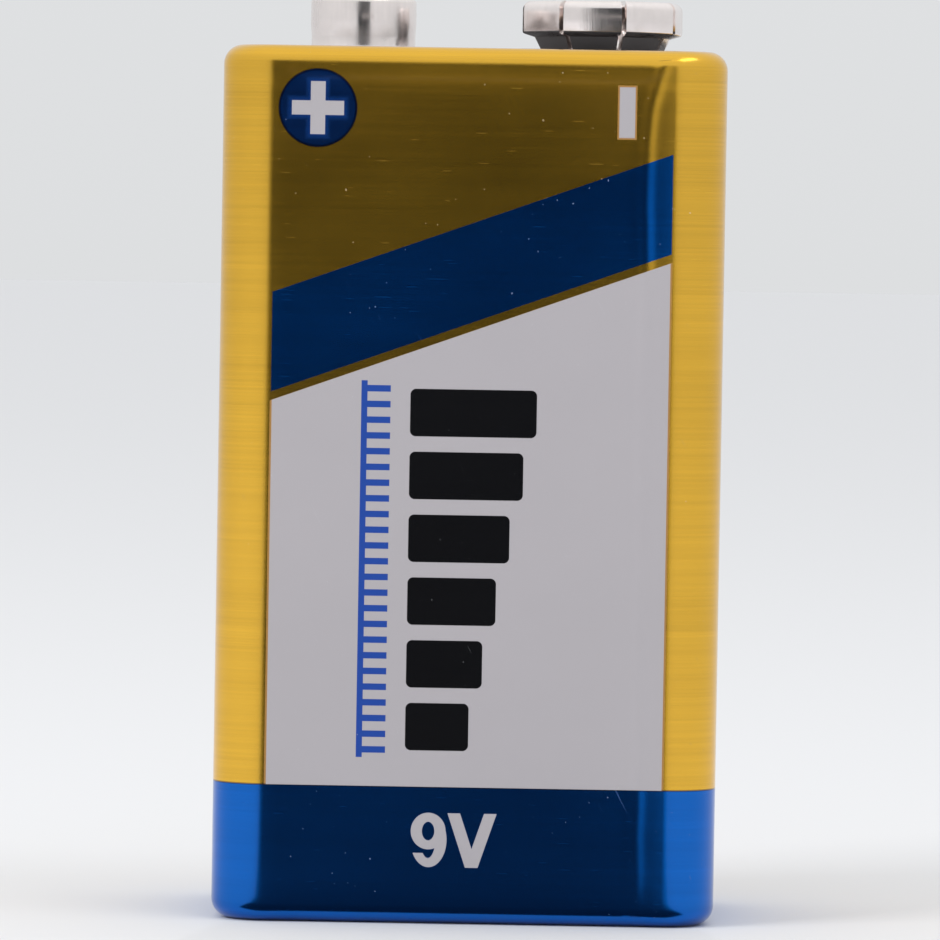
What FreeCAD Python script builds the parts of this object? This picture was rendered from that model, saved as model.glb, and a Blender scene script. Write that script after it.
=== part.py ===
import FreeCAD, Part
import math
import os
import Sketcher

# A nine volt battery, standing on its base. Lengths are in millimetres, +Z is up, the printed front
# faces -Y, the snap stud is on the -X side and the snap socket on the +X side. The origin is the
# middle of the underside.
#
# A printed steel jacket is folded round the whole battery and turned in over a terminal board at the
# top and a plate at the bottom. Six round cells stand inside it in two rows of three, every other one
# upside down, and thin strips join them in a chain from the stud to the socket.

SIZES = {
    # The steel jacket
    "case_width": 26.4,
    "case_depth": 16.9,
    "case_height": 45.8,
    "corner_round": 2.8,
    "jacket_wall": 0.25,
    "rim_bend": 1.0,
    "rim_reach": 1.8,
    "lip_corner_round": 1.4,
    "seam_width": 2.4,
    "seam_fold": 0.4,
    "seam_groove_width": 0.2,
    "seam_groove_depth": 0.1,
    "seam_clearance": 0.3,
    # The plates that close the jacket
    "plate_clearance": 0.1,
    "board_thickness": 1.4,
    "skirt_height": 2.0,
    "skirt_wall": 0.9,
    "base_thickness": 0.8,
    "pad_thickness": 0.4,
    "window_radius": 2.9,
    # The liner and the room that it leaves each cell
    "liner_clearance": 0.03,
    "liner_wall": 0.12,
    "cell_clearance": 0.03,
    # One cell
    "sleeve_wall": 0.08,
    "nub_radius": 1.9,
    "nub_height": 0.6,
    "crimp_width": 0.5,
    "seal_width": 0.55,
    "seal_drop": 0.1,
    "recess_depth": 0.9,
    "cap_proud": 0.25,
    # The strips that join the cells
    "strip_thickness": 0.15,
    "strip_width": 3.6,
    "lead_flat": 1.5,
    "lead_rise_run": 0.7,
    # Both snap terminals
    "terminal_spacing": 12.7,
    "terminal_shift": 0.3,
    "terminal_height": 2.7,
    "contact_gauge": 0.3,
    "contact_bevel": 0.12,
    # The stud
    "stud_head_radius": 2.8,
    "stud_neck_radius": 2.75,
    "stud_flange_radius": 3.5,
    "stud_neck_top": 1.1,
    "stud_neck_slope": 0.1,
    "stud_crown_round": 0.35,
    # The socket
    "socket_across_flats": 8.3,
    "socket_waist_across": 7.0,
    "socket_foot_across": 6.2,
    "socket_waist_height": 1.0,
    "socket_shoulder": 0.2,
    "socket_mouth_radius": 2.8,
    "socket_leg_depth": 1.3,
    "socket_crown_round": 0.45,
    "socket_lip_round": 0.15,
    "socket_set_down": 0.05,
    "socket_slit_width": 0.26,
    "socket_slit_start": 2.3,
    "socket_turn": 14.5,
    # The rivets
    "rivet_shank_radius": 1.3,
    "rivet_clearance": 0.05,
    "rivet_lower_radius": 2.1,
    "rivet_upper_radius": 1.9,
    "rivet_head_height": 0.4,
    "rivet_head_bevel": 0.2,
}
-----
- [What the exercise asks]
In the listing above, please print only the lines from the first one to the line where "# upside down, and" appears, exactly as written, both of those lines included.

- [Written answer]
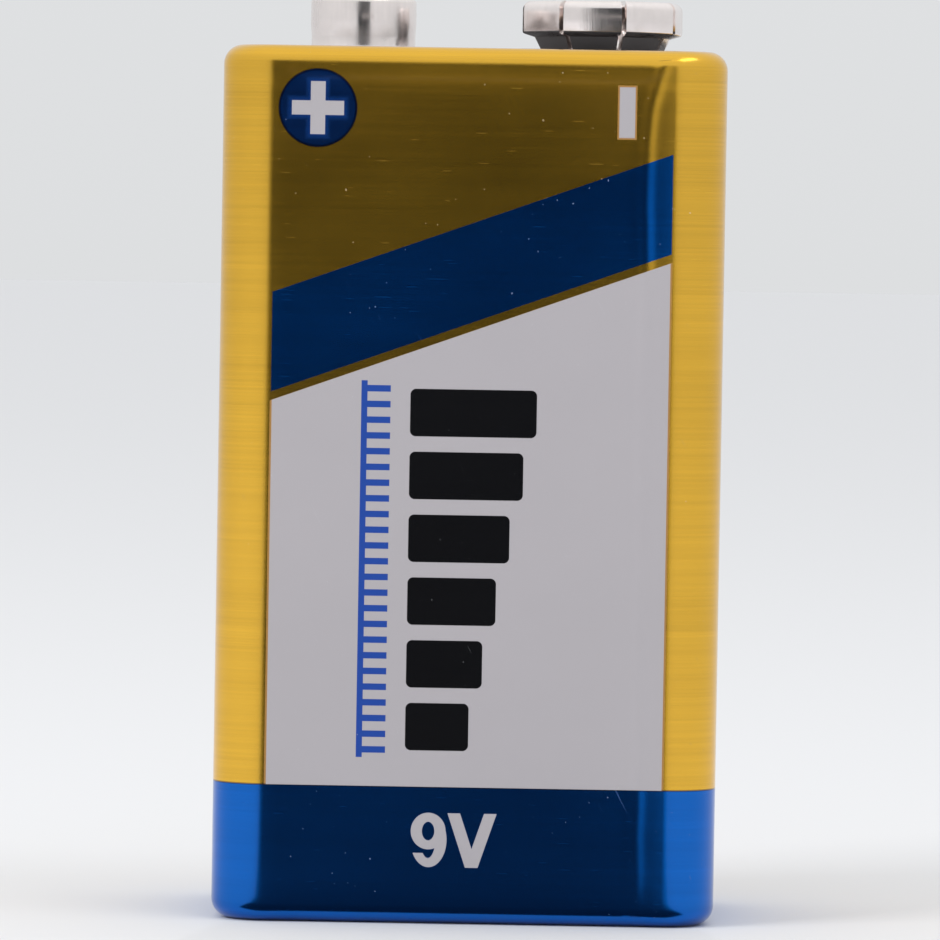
What FreeCAD Python script builds the parts of this object? This picture was rendered from that model, saved as model.glb, and a Blender scene script. Write that script after it.
=== part.py ===
import FreeCAD, Part
import math
import os
import Sketcher

# A nine volt battery, standing on its base. Lengths are in millimetres, +Z is up, the printed front
# faces -Y, the snap stud is on the -X side and the snap socket on the +X side. The origin is the
# middle of the underside.
#
# A printed steel jacket is folded round the whole battery and turned in over a terminal board at the
# top and a plate at the bottom. Six round cells stand inside it in two rows of three, every other one
# upside down, and thin strips join them in a chain from the stud to the socket.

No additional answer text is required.